Identifying the constellation inventors
It is not too difficult to work out roughly where the constellations known to
Eudoxus and Aratus were invented. The clue is that Aratus described no
constellations around the south celestial pole, for the reason that this area
of sky was permanently below the horizon of the constellation makers. From the
extent of the constellation-free zone we can conclude that the constellation
makers must have lived at a latitude of around 35–36 degrees north – that is, south of Greece but north of Egypt.
A second clue comes from the fact that the constellation-free zone is centred
not on the south celestial pole at the time of Aratus but on its position many
centuries earlier. The position of the celestial pole changes slowly with time
because of a wobble of the Earth on its axis, an effect known as precession,
and in principle this effect can be used to estimate the date of any set of
star positions.
Because of the uncertainties involved, however, attempts to date the
constellations as described by Aratus have produced a wide range of results.
Derived values extend back to nearly 3000 BC, with a majority preference for somewhere around 2000 BC. A newer and more comprehensive analysis by Bradley Schaefer of Louisiana State University has concluded that Aratus’s descriptions correspond to the sky as it appeared close to 1130 BC. At present, the best we can say is that the constellations known to Eudoxus
and Aratus were probably invented in the second millennium BC by people who lived just south of latitude 36 degrees north.
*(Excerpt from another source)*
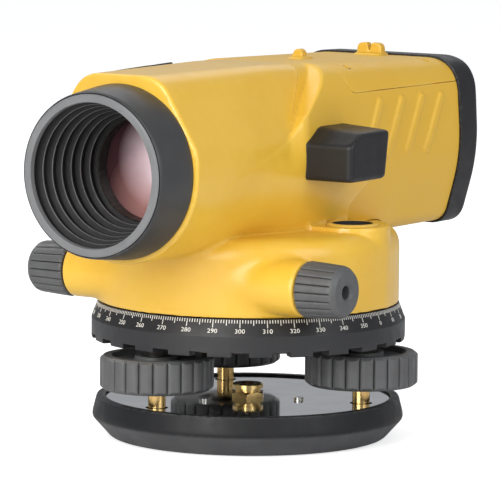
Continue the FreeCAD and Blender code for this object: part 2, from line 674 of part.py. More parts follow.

This date is too early for the Greeks and the latitude is too far south;
Egyptian civilization is sufficiently old, but the required latitude is well
north of them. The time and the place, though, ideally match the Babylonians
and their Sumerian ancestors who lived in the area we know as Mesopotamia and
who, as we have already seen, had a well-developed knowledge of astronomy by
2000 BC. Hence two independent lines of evidence point to the Babylonians and Sumerians
as the originators of our constellation system.